Methods: We fed female C57Bl/6J mice a high-fat diet (45% calories from fat) for 16 wk to induce a state of obesity and insulin resistance. Mice then ran on a treadmill for 3 d before excisional wounding. On day 4, mice were wounded 1 h after exercise. Mice then exercised for 5 d after wounding, and healing was assessed by photoplanimetry for 10 d.

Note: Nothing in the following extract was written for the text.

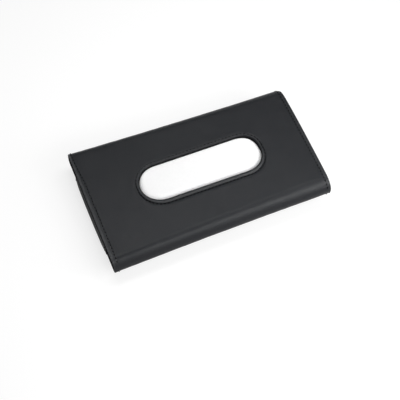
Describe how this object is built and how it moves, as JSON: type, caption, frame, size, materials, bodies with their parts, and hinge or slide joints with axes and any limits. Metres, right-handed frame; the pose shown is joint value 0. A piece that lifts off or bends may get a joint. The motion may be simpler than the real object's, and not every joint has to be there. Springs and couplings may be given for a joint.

Results: As described previously, obesity impaired wound healing, with significantly larger wound sizes measured from days 3 to day 10 after wounding (P < 0.05). Exercise did not improve healing in lean mice fed a normal chow diet. However, wound size was significantly smaller in exercised obese mice compared with their lean counterparts (P < 0.05 at day 1, day 4, and day 5 after wound). Surprisingly, we were unable to detect any differences in gene or protein expression of proinflammatory cytokines interleukin-1β and tumor necrosis factor-α or the anti-inflammatory cytokine interleukin-10 in the wounds. Likewise, there were no differences in gene expression of chemokines monocyte chemoattractant protein-1 and keratinocyte chemoattractant or of growth factor platelet-derived growth factor in wounds of exercise and sedentary mice.

Conclusion: This suggests an effect of exercise independent of alterations in inflammation. Future work should focus on early events after wounding, including exercise effects on hemostasis and myofibroblast function.